Auch die Päpste sahen sich als Schutzherren der Juden und unterstellten sie ihrer „Sündenknechtschaft“. So verlangte Papst Innozenz III. vom fränkischen König, er solle die Juden als Strafe für ihre Schuld am Tod Christi unterdrücken, „damit diese nicht wagen, ihren Nacken, der dem Joch ewiger Knechtschaft unterworfen ist, zu erheben…sondern immer die Scham ihrer Schuld betrachten.“
Derselbe Papst dogmatisierte 1215 auf dem IV. Laterankonzil die Transsubstantiation (Wandlung von Brot und Wein in Leib und Blut Christi). Das Konzil verschärfte ältere Kirchendekrete und verpflichtete alle Juden und „Sarazenen“ (Muslime) zu einer Kleiderordnung, um „Mischehen“ auszuschließen. Es beschloss außerdem ein Ämter- und Missionsverbot für Juden und wies ihnen das Wohnen in gesonderten Stadtvierteln zu. Christen durften nicht für sie arbeiten und nicht mit ihnen essen. Für ihre „Wucherzinsen“ mussten Juden den Kirchen den Zehnten abgeben; andernfalls würden sie vom Handel mit Christen ausgeschlossen. Getauften Juden wurde die Beachtung jüdischer Riten vollständig verboten.
Thomas von Aquin bekräftigte fast alle diese Maßnahmen in seiner Schrift De regimine Iudaeorum. Die theologische Rechtfertigung des Kirchenrechts wiederum verfestigte die Judenfeindlichkeit in der Bevölkerung. Damit wurden aber nur antijüdische Entwicklungen untermauert, die längst im Gang waren. Berufsverbote für Juden waren seit 100 Jahren üblich. Auch die Einrichtung von Judenghettos lässt sich seit Beginn des 11. Jahrhunderts belegen.

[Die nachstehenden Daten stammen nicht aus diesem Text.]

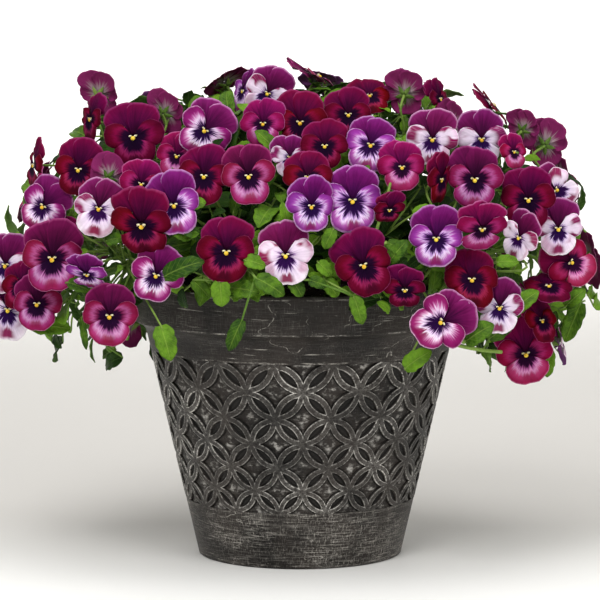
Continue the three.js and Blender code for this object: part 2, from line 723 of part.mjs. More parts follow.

Die Beschlüsse des Konzils wurden nicht überall und nicht einheitlich umgesetzt. Erst seit dem 15. Jahrhundert mussten Juden neben dem Spitzhut einen gelben Ring oder Kreis auf dem Mantel tragen. Besonders seit dem „Judendekret“ des Konzils von Basel (1434), das u. a. durch die Legationsreise des Kardinals Nikolaus von Kues 1450 propagiert wurde, entstanden in den meisten deutschen Städten jüdische Stadtviertel, die von Mauern umgeben und deren Tore nachts verschlossen waren. Dadurch wurden die Juden bei Pogromen zu einem leicht greifbaren Ziel.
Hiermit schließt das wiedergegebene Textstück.